Has the FA Cup lost its romance?

Often labelled as the greatest cup competition on the planet, the FA Cup started in 1871 and is loved for its ‘all or nothing’ match pace, giant-killings and its illustrious cup final day out to Wembley. The competition has been held in high prestige amongst clubs and its fans from all tiers since its creation.

But in recent years the tournament has come under scrutiny, in particular from some of the Premier League’s so-called ‘bigger clubs’. So do we still love the electricity generated by the FA Cup or has the competition seen its romance and excitement well and truly fizz out?

Romance is Dead

So is the ‘most prestigious cup in the world’ even that good anymore? I have a few arguments to suggest that, no, it’s not.

One of the best things about the cup weekend was knowing exactly who was playing who in the next round by the time all of the current round’s ties had finished. It used to be that scores were coming in from all over the place and creating a buzz having all started at 3pm on a Saturday.

Now we have to deal with games on a Friday night, Saturday lunchtime, Saturday evening as well as a number on Sunday. There are even FA Cup fixtures on a Monday nowadays. Do we really want that? It doesn’t really spread the magic of the cup over the weekend but sucks the interest and importance out of the tie.

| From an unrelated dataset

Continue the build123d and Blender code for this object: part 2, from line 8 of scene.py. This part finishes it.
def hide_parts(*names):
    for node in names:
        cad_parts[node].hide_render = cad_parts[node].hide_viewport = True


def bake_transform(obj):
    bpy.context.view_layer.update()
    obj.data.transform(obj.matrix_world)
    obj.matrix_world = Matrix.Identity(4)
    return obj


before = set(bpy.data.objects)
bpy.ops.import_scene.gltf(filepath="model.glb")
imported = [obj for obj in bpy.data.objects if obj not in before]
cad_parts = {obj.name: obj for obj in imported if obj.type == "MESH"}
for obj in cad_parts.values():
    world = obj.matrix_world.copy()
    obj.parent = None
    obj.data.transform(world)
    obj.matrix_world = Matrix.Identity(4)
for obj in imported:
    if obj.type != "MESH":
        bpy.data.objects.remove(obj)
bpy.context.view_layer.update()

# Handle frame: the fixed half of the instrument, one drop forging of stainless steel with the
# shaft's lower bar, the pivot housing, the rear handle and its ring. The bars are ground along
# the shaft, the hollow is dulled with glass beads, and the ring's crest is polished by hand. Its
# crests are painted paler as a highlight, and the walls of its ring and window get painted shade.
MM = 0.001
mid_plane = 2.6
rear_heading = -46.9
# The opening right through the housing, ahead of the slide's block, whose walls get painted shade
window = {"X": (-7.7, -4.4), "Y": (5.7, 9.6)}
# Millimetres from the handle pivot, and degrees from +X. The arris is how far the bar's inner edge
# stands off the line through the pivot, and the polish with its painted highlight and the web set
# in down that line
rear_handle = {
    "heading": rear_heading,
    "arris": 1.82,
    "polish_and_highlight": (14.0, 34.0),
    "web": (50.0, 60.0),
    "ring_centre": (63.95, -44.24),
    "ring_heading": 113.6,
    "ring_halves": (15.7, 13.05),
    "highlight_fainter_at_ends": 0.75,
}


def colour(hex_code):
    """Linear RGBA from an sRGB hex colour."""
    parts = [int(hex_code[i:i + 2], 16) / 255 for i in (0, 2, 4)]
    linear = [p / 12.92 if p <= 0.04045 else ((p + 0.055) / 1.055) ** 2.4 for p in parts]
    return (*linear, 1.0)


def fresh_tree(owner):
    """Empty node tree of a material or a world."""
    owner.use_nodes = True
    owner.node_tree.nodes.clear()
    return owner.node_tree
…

Another way that TV coverage has changed the way we watch is by shortening its coverage. Last season’s final between Manchester City and Stoke provided build-up to the game just half an hour before kick-off whereas a few years back you could sit in front of the TV from about 10am and start to look forward to the campaign’s finale. The fact that the final took place on the same weekend as other Premier League games as well didn’t help although with the Champions League final also being hosted at Wembley in 2011, it wasn’t a massive surprise.

The teams at the top haven’t seemed too bothered about the competition in recent times either. With all due respect, smaller sides such as Stoke, Cardiff and Portsmouth have all made it to the final in recent years. Whilst this could be proof that anyone on their day can strive to success in the competition, it’s more likely that the bigger teams such as Manchester United, Arsenal and Chelsea have sent out their reserves and focussed their interests elsewhere.

Wembley is another reason for the tournaments decline. The New Wembley itself is an outstanding arena to host any cup final but that’s just the point. Since when has it been acceptable to have the semi-finals in the same place as the final? It makes getting to the final look that bit less special.

The Love is Alive

However, despite all these reasons for its recent downturn, we all still love the FA Cup. There’s nothing quite like progressing to the next round and then being captivated by the live draw as we all wait on tenterhooks to see who will upset who in the next stage.

If you support one of the underdogs then there’s no better feeling than knowing that you’re on an FA Cup adventure to Old Trafford or Anfield. If you support one of the big boys then you worry about travelling to a 5,000 capacity stadium and hoping that your team doesn’t get turned over and suffer from a giant-killing.

And whilst we’re on the topic of high-flyers in the Premier League, now perhaps more than ever is a time where they mean business in the FA Cup. With the English top flight becoming more and more competitive every season, the FA Cup provides a great opportunity for someone like Spurs or Manchester City to try and force their way into a European place. Arsenal and Liverpool have a chance to grab some much-needed silverware and moneybags Chelsea and Manchester United are expected to win it to try and assert their dominance. And with the rivalry between these six teams intensifying all the time, you can no longer say that the Premier League giants don’t take the FA Cup seriously.

These seasons FA Cup has already seen the exit of both Manchester clubs, proving a tremendous opportunity for one of the other top teams to pick up the cup and rub it in their rivals face. Or it could be an extra incentive for a lower league minnow to write their name in the history books.